• _What is needed_: Return all the data, word for word.
** BEGIN Data for this task **
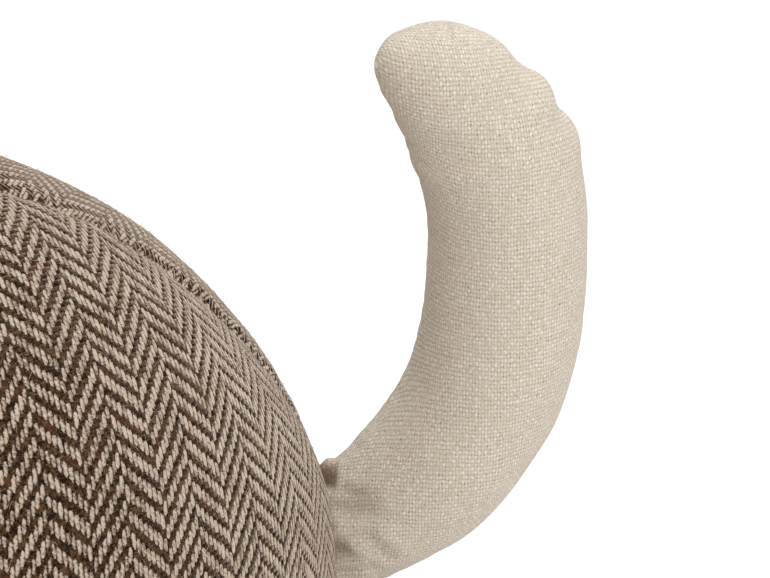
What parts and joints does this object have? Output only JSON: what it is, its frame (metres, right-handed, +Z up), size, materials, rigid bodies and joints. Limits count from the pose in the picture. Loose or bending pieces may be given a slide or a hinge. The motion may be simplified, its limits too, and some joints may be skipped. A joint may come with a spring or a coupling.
{
  "type": "weighted fabric door stop",
  "caption": "Weighted fabric door stop shaped as a plump resting cat: a heavy herringbone body on a flat foot, a linen head and a curved linen tail to lift it by; it holds a door open.",
  "frame": {"origin": "middle of the flat foot, on the floor", "axes": "+Z up, +X from the head towards the tail, Y across the body"},
  "size_m": [0.2692, 0.172, 0.1777],
  "materials": {
    "tweed": "brown and cream herringbone tweed, woolly and matt",
    "linen": "natural plain-weave linen, slubby and matt",
    "bead": "polished dark bead",
    "nose_cloth": "dark brown brushed cloth"
  },
  "bodies": {
    "root": {"weighted_body": "tweed", "tail": "linen", "head": "linen", "left_ear": "linen", "right_ear": "linen", "left_eye": "bead", "right_eye": "bead", "nose": "nose_cloth"}
  },
  "joints": []
}
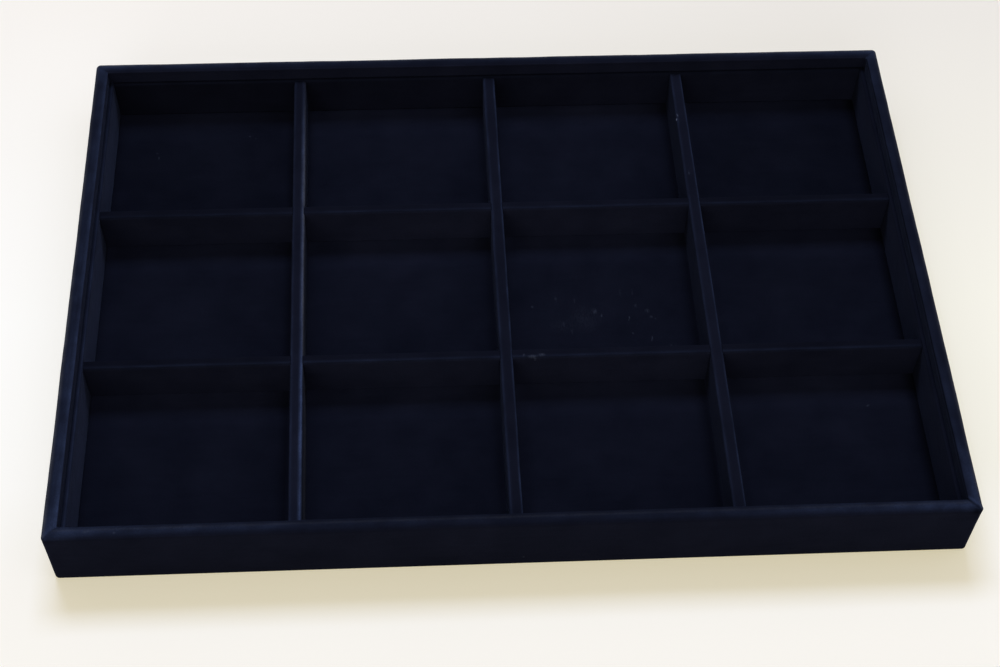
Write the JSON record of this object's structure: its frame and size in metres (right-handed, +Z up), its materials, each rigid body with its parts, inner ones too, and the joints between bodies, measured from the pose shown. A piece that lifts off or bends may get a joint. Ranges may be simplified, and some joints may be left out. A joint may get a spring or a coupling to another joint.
{
  "type": "bead display tray",
  "caption": "Shallow velvet-covered display tray with a raised rim, a lower lining and lapped dividers that part it into open compartments of nearly equal size.",
  "frame": {"origin": "centre of the underside, on the surface that the tray rests on", "axes": "+X to the right across the columns, +Y from the front to the rear, +Z up out of the compartments"},
  "size_m": [0.35, 0.24, 0.03],
  "materials": {
    "velvet": "matte",
    "felt": "matte",
    "fibreboard": "matte",
    "card": "matte",
    "brad_steel": "satin"
  },
  "bodies": {
    "root": {"base_board": "fibreboard", "base_brads": "brad_steel", "bottom_cover": "felt", "centre_divider_core": "fibreboard", "centre_divider_velvet": "velvet", "corner_brads": "brad_steel", "floor_card": "card", "floor_velvet": "velvet", "front_cross_divider_core": "fibreboard", "front_cross_divider_velvet": "velvet", "front_lining_card": "card", "front_lining_velvet": "velvet", "front_rail": "fibreboard", "left_divider_core": "fibreboard", "left_divider_velvet": "velvet", "left_lining_card": "card", "left_lining_velvet": "velvet", "left_rail": "fibreboard", "outer_velvet": "velvet", "rear_cross_divider_core": "fibreboard", "rear_cross_divider_velvet": "velvet", "rear_lining_card": "card", "rear_lining_velvet": "velvet", "rear_rail": "fibreboard", "right_divider_core": "fibreboard", "right_divider_velvet": "velvet", "right_lining_card": "card", "right_lining_velvet": "velvet", "right_rail": "fibreboard"}
  },
  "joints": []
}
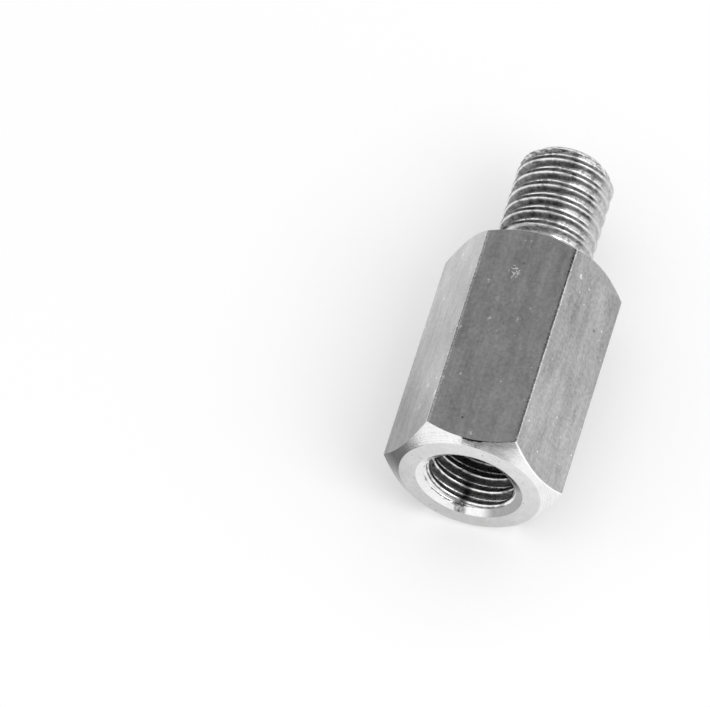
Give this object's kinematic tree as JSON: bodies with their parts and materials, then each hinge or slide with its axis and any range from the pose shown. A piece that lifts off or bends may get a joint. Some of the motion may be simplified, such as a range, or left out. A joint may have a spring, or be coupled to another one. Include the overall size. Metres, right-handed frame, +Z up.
{
  "type": "hex standoff",
  "caption": "Hexagonal steel standoff with a tapped blind hole in its front end, a necked threaded stud behind, and cone-chamfered ends.",
  "frame": {"origin": "on the surface it lies on, under the middle of its length and width", "axes": "+Y along the axis from the tapped hole's end to the stud's tip, +Z up and square to the flat it lies on"},
  "size_m": [0.0092, 0.0194, 0.0079],
  "materials": {
    "steel": "drawn flats, turned ends and threads"
  },
  "bodies": {
    "root": {"standoff": "steel"}
  },
  "joints": []
}
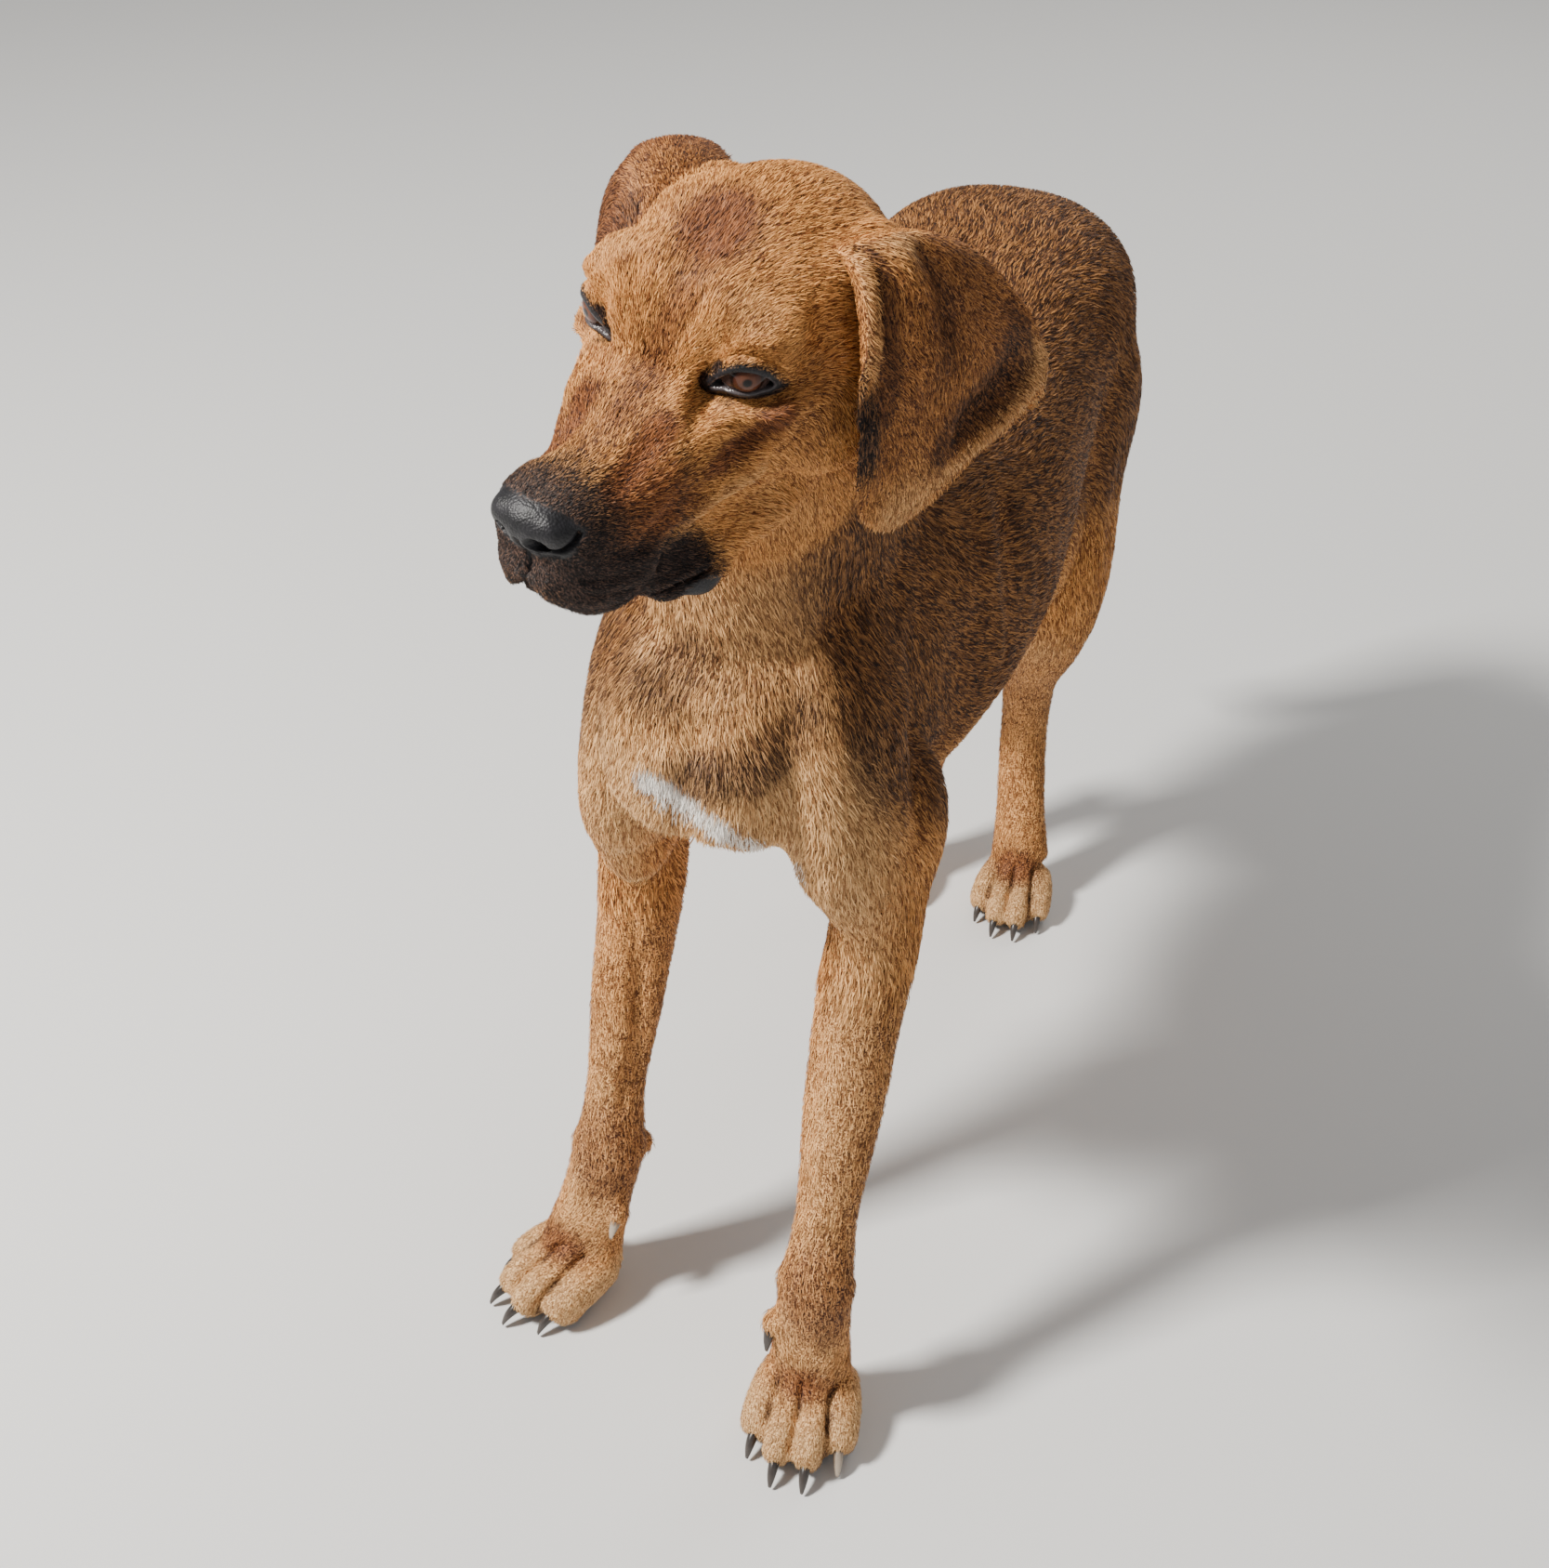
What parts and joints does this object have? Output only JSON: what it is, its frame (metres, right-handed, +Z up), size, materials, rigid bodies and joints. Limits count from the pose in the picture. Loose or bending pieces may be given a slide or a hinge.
** END Data for this task **
• _Written reply_:
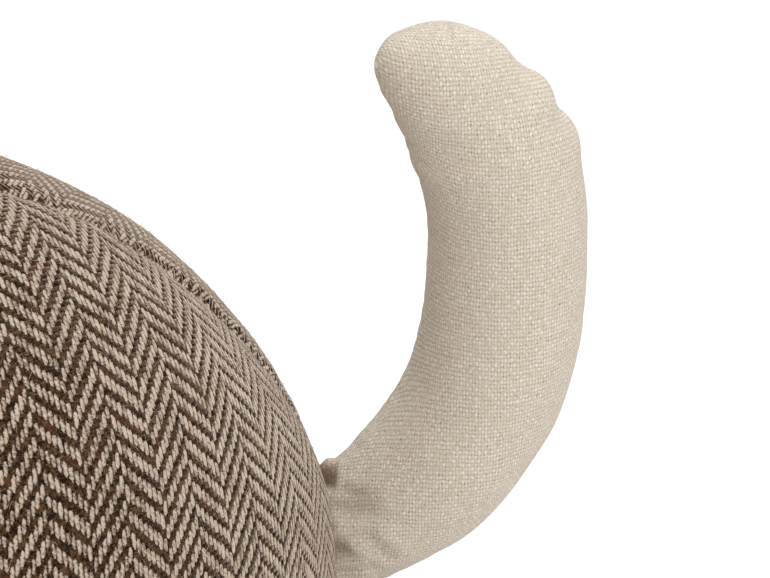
What parts and joints does this object have? Output only JSON: what it is, its frame (metres, right-handed, +Z up), size, materials, rigid bodies and joints. Limits count from the pose in the picture. Loose or bending pieces may be given a slide or a hinge. The motion may be simplified, its limits too, and some joints may be skipped. A joint may come with a spring or a coupling.
{
  "type": "weighted fabric door stop",
  "caption": "Weighted fabric door stop shaped as a plump resting cat: a heavy herringbone body on a flat foot, a linen head and a curved linen tail to lift it by; it holds a door open.",
  "frame": {"origin": "middle of the flat foot, on the floor", "axes": "+Z up, +X from the head towards the tail, Y across the body"},
  "size_m": [0.2692, 0.172, 0.1777],
  "materials": {
    "tweed": "brown and cream herringbone tweed, woolly and matt",
    "linen": "natural plain-weave linen, slubby and matt",
    "bead": "polished dark bead",
    "nose_cloth": "dark brown brushed cloth"
  },
  "bodies": {
    "root": {"weighted_body": "tweed", "tail": "linen", "head": "linen", "left_ear": "linen", "right_ear": "linen", "left_eye": "bead", "right_eye": "bead", "nose": "nose_cloth"}
  },
  "joints": []
}
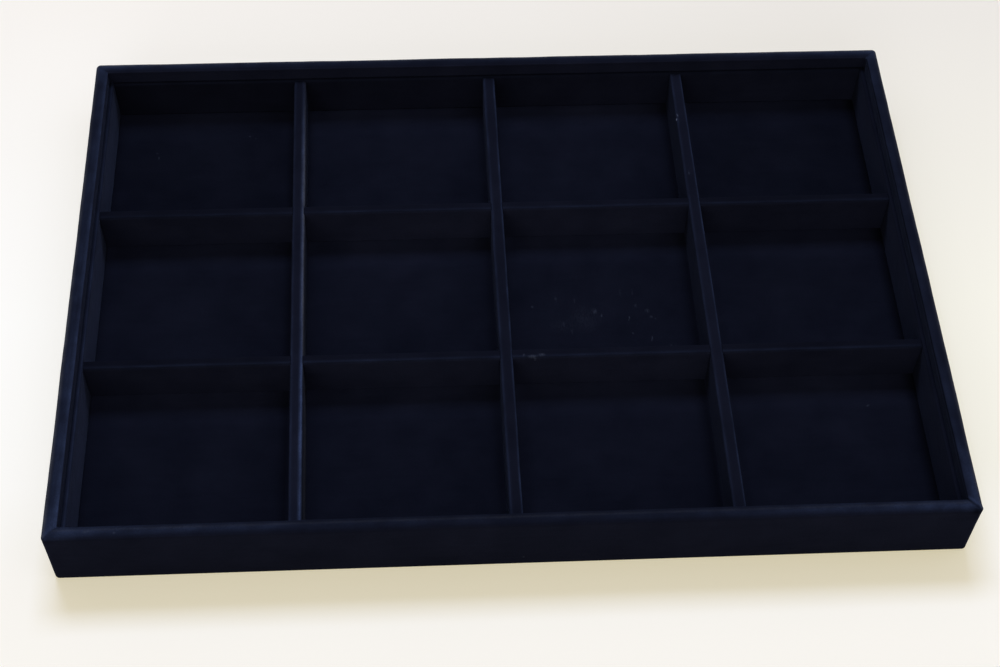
Write the JSON record of this object's structure: its frame and size in metres (right-handed, +Z up), its materials, each rigid body with its parts, inner ones too, and the joints between bodies, measured from the pose shown. A piece that lifts off or bends may get a joint. Ranges may be simplified, and some joints may be left out. A joint may get a spring or a coupling to another joint.
{
  "type": "bead display tray",
  "caption": "Shallow velvet-covered display tray with a raised rim, a lower lining and lapped dividers that part it into open compartments of nearly equal size.",
  "frame": {"origin": "centre of the underside, on the surface that the tray rests on", "axes": "+X to the right across the columns, +Y from the front to the rear, +Z up out of the compartments"},
  "size_m": [0.35, 0.24, 0.03],
  "materials": {
    "velvet": "matte",
    "felt": "matte",
    "fibreboard": "matte",
    "card": "matte",
    "brad_steel": "satin"
  },
  "bodies": {
    "root": {"base_board": "fibreboard", "base_brads": "brad_steel", "bottom_cover": "felt", "centre_divider_core": "fibreboard", "centre_divider_velvet": "velvet", "corner_brads": "brad_steel", "floor_card": "card", "floor_velvet": "velvet", "front_cross_divider_core": "fibreboard", "front_cross_divider_velvet": "velvet", "front_lining_card": "card", "front_lining_velvet": "velvet", "front_rail": "fibreboard", "left_divider_core": "fibreboard", "left_divider_velvet": "velvet", "left_lining_card": "card", "left_lining_velvet": "velvet", "left_rail": "fibreboard", "outer_velvet": "velvet", "rear_cross_divider_core": "fibreboard", "rear_cross_divider_velvet": "velvet", "rear_lining_card": "card", "rear_lining_velvet": "velvet", "rear_rail": "fibreboard", "right_divider_core": "fibreboard", "right_divider_velvet": "velvet", "right_lining_card": "card", "right_lining_velvet": "velvet", "right_rail": "fibreboard"}
  },
  "joints": []
}
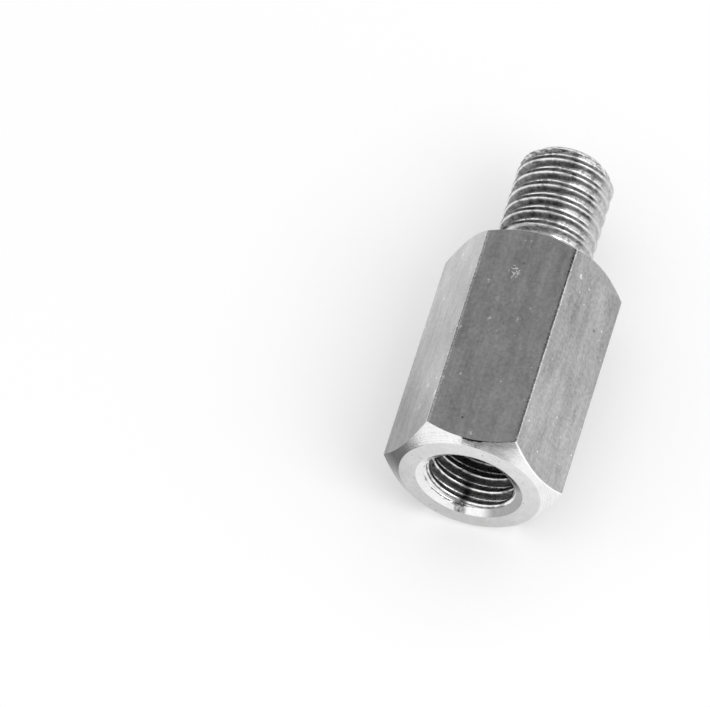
Give this object's kinematic tree as JSON: bodies with their parts and materials, then each hinge or slide with its axis and any range from the pose shown. A piece that lifts off or bends may get a joint. Some of the motion may be simplified, such as a range, or left out. A joint may have a spring, or be coupled to another one. Include the overall size. Metres, right-handed frame, +Z up.
{
  "type": "hex standoff",
  "caption": "Hexagonal steel standoff with a tapped blind hole in its front end, a necked threaded stud behind, and cone-chamfered ends.",
  "frame": {"origin": "on the surface it lies on, under the middle of its length and width", "axes": "+Y along the axis from the tapped hole's end to the stud's tip, +Z up and square to the flat it lies on"},
  "size_m": [0.0092, 0.0194, 0.0079],
  "materials": {
    "steel": "drawn flats, turned ends and threads"
  },
  "bodies": {
    "root": {"standoff": "steel"}
  },
  "joints": []
}
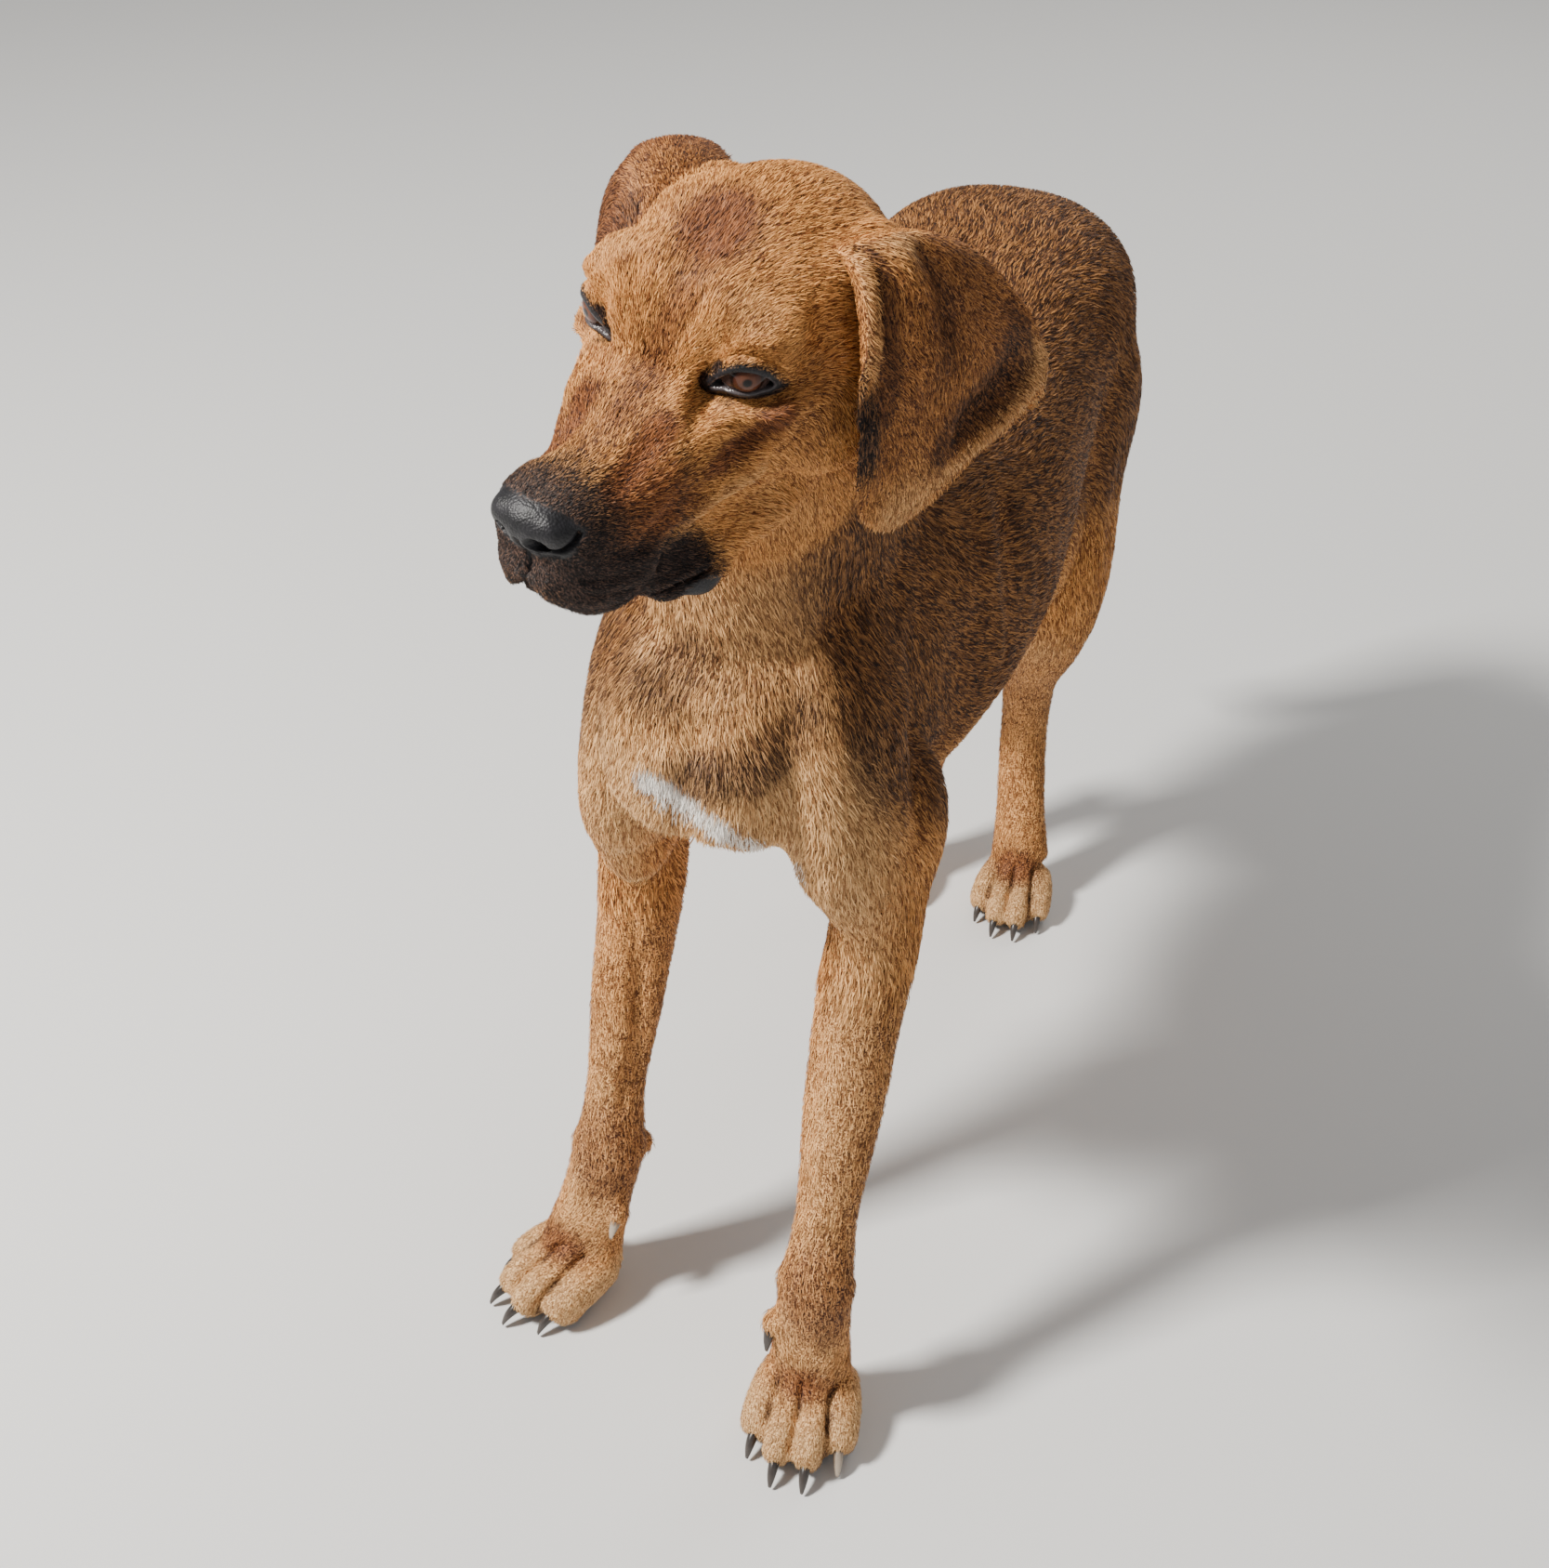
What parts and joints does this object have? Output only JSON: what it is, its frame (metres, right-handed, +Z up), size, materials, rigid bodies and joints. Limits count from the pose in the picture. Loose or bending pieces may be given a slide or a hinge.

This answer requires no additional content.